Jeff Goldblum, who returns as the computer geek David Levinson, supplies much of the humour, and it’s good to see the actor back in the heart of a blockbuster. His line, “I had twenty years to get us ready – and we never had a chance,” will probably serve as the film’s encapsulation. And Brent Spiner is good value, too, as the dishevelled scientist Brakish Okun, who seems to have an inside track on what is going on. When the captured aliens from the first film jump back into life, he intones, “No, no, they’re not screaming. They’re celebrating.”

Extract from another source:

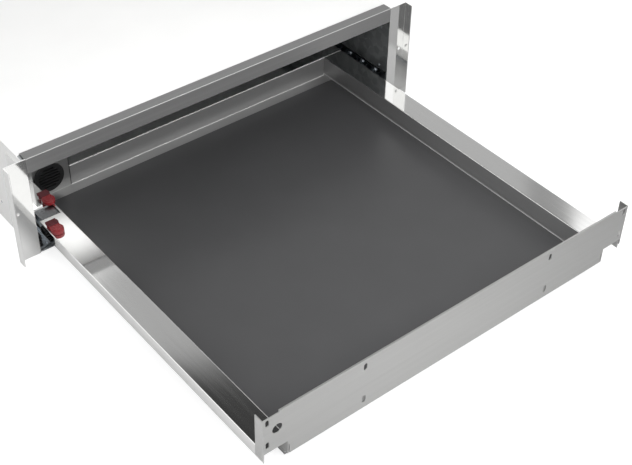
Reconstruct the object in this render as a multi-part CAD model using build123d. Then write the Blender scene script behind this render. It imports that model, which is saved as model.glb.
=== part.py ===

And with the blue-eyed Liam Hemsworth as the token hero and Jessie T. Usher as his rival in flight (and stepson of Will Smith’s character, Steven Hiller), along with fellow female pilots Maika Monroe and Hong Kong's Angelababy, the film has plenty of sex appeal. Indeed, there’s something here for everyone, a sci-fi romp in the tradition of The Day the Earth Stood Still (1951) and The Thing from Another World (also 1951) which proves, for once, that size can be sexy.

JAMES CAMERON-WILSON

Cast
: Liam Hemsworth, Jeff Goldblum, Bill Pullman, Jessie T. Usher, Maika Monroe, William Fichtner, Sela Ward, Judd Hirsch, Brent Spiner, Vivica A. Fox, Angelababy, Charlotte Gainsbourg, Deobia Oparei, Nicolas Wright, Travis Tope, Joey King, Patrick St. Esprit, Chin Han, Robert Loggia.

Dir Roland Emmerich, Pro Dean Devlin, Roland Emmerich and Harald Kloser, Screenplay Roland Emmerich, Dean Devlin, Nicolas Wright, James A. Woods and James Vanderbilt, Ph Markus Förderer, Pro Des Barry Chusid, Ed Adam Wolfe, Music Harald Kloser and Thomas Wanker, Costumes Lisy Christl.

Centropolis Entertainment/TSG Entertainment/Electric Entertainment-Twentieth Century Fox.
119 mins. USA. 2016. Rel: 23 June 2016. Cert. 12A.